--- DIRECTIONS ---
Send back the entries below exactly as they appear.

[Entries with parts and joints]
###
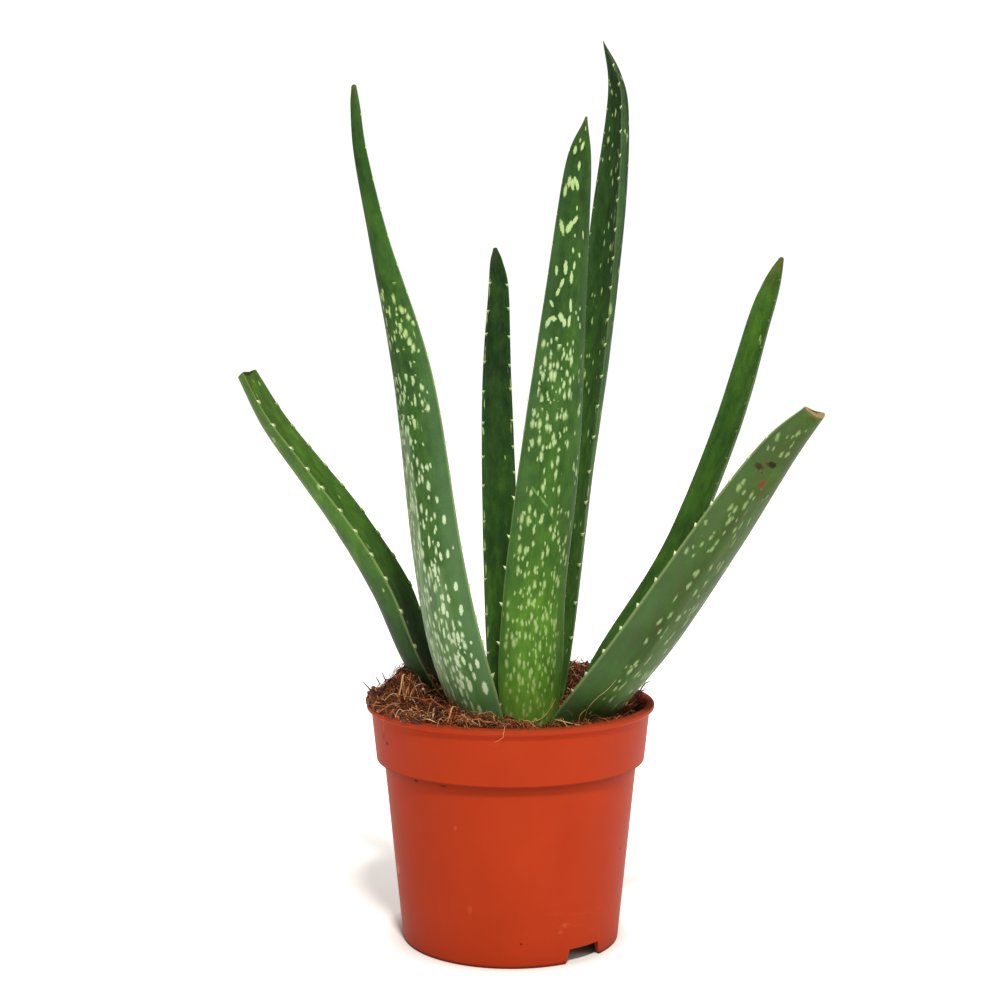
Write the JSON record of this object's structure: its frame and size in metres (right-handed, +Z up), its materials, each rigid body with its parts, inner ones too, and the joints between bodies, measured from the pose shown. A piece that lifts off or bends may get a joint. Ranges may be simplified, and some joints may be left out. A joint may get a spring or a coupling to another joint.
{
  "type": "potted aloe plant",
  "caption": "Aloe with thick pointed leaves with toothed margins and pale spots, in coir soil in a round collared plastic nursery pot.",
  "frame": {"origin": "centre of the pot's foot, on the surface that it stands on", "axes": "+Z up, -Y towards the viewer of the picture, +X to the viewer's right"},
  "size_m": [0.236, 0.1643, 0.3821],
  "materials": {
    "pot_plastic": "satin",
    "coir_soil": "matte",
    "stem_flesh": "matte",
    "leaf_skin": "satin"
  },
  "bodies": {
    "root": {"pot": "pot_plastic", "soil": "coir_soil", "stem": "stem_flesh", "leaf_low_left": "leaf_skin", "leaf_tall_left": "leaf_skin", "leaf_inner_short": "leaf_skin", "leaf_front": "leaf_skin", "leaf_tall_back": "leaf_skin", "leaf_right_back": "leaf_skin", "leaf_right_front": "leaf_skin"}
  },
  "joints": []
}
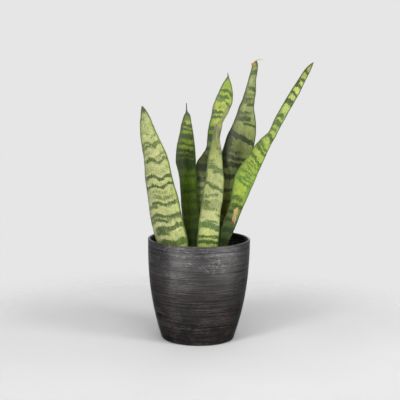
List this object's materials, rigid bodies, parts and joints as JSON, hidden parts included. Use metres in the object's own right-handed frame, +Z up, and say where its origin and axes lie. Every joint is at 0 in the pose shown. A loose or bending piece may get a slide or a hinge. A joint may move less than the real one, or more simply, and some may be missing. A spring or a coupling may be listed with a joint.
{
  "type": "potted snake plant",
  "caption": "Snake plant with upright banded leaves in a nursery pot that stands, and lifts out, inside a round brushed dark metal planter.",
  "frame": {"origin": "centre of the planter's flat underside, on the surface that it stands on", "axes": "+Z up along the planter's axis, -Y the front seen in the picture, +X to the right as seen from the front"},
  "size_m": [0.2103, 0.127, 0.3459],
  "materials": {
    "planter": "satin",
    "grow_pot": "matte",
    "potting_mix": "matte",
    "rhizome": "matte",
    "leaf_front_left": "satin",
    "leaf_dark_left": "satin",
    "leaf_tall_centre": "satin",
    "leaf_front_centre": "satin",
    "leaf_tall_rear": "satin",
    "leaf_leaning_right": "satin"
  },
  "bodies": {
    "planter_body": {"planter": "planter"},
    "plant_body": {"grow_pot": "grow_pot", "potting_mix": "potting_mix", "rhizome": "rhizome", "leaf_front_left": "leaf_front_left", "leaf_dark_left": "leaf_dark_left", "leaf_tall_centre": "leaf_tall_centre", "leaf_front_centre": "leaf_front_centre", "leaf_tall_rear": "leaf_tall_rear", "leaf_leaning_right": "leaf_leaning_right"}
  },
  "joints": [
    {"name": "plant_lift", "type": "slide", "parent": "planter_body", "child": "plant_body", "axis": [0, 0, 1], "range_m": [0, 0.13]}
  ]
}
###
--- EXERCISE RESPONSE ---
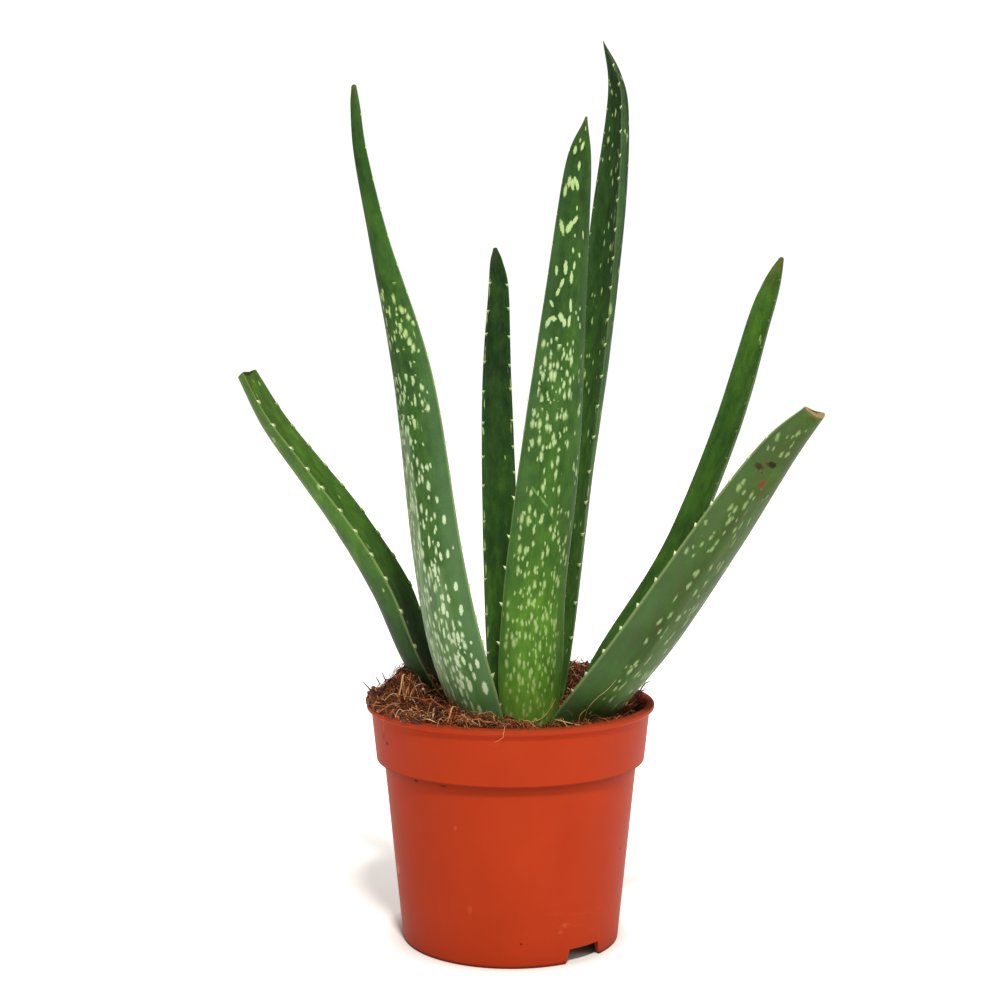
Write the JSON record of this object's structure: its frame and size in metres (right-handed, +Z up), its materials, each rigid body with its parts, inner ones too, and the joints between bodies, measured from the pose shown. A piece that lifts off or bends may get a joint. Ranges may be simplified, and some joints may be left out. A joint may get a spring or a coupling to another joint.
{
  "type": "potted aloe plant",
  "caption": "Aloe with thick pointed leaves with toothed margins and pale spots, in coir soil in a round collared plastic nursery pot.",
  "frame": {"origin": "centre of the pot's foot, on the surface that it stands on", "axes": "+Z up, -Y towards the viewer of the picture, +X to the viewer's right"},
  "size_m": [0.236, 0.1643, 0.3821],
  "materials": {
    "pot_plastic": "satin",
    "coir_soil": "matte",
    "stem_flesh": "matte",
    "leaf_skin": "satin"
  },
  "bodies": {
    "root": {"pot": "pot_plastic", "soil": "coir_soil", "stem": "stem_flesh", "leaf_low_left": "leaf_skin", "leaf_tall_left": "leaf_skin", "leaf_inner_short": "leaf_skin", "leaf_front": "leaf_skin", "leaf_tall_back": "leaf_skin", "leaf_right_back": "leaf_skin", "leaf_right_front": "leaf_skin"}
  },
  "joints": []
}
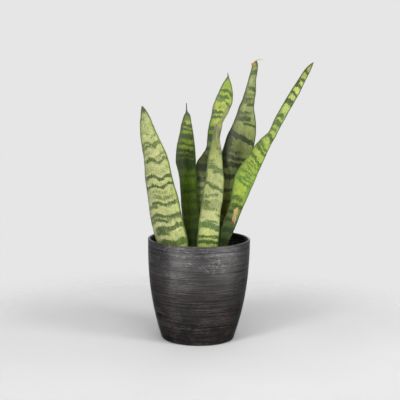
List this object's materials, rigid bodies, parts and joints as JSON, hidden parts included. Use metres in the object's own right-handed frame, +Z up, and say where its origin and axes lie. Every joint is at 0 in the pose shown. A loose or bending piece may get a slide or a hinge. A joint may move less than the real one, or more simply, and some may be missing. A spring or a coupling may be listed with a joint.
{
  "type": "potted snake plant",
  "caption": "Snake plant with upright banded leaves in a nursery pot that stands, and lifts out, inside a round brushed dark metal planter.",
  "frame": {"origin": "centre of the planter's flat underside, on the surface that it stands on", "axes": "+Z up along the planter's axis, -Y the front seen in the picture, +X to the right as seen from the front"},
  "size_m": [0.2103, 0.127, 0.3459],
  "materials": {
    "planter": "satin",
    "grow_pot": "matte",
    "potting_mix": "matte",
    "rhizome": "matte",
    "leaf_front_left": "satin",
    "leaf_dark_left": "satin",
    "leaf_tall_centre": "satin",
    "leaf_front_centre": "satin",
    "leaf_tall_rear": "satin",
    "leaf_leaning_right": "satin"
  },
  "bodies": {
    "planter_body": {"planter": "planter"},
    "plant_body": {"grow_pot": "grow_pot", "potting_mix": "potting_mix", "rhizome": "rhizome", "leaf_front_left": "leaf_front_left", "leaf_dark_left": "leaf_dark_left", "leaf_tall_centre": "leaf_tall_centre", "leaf_front_centre": "leaf_front_centre", "leaf_tall_rear": "leaf_tall_rear", "leaf_leaning_right": "leaf_leaning_right"}
  },
  "joints": [
    {"name": "plant_lift", "type": "slide", "parent": "planter_body", "child": "plant_body", "axis": [0, 0, 1], "range_m": [0, 0.13]}
  ]
}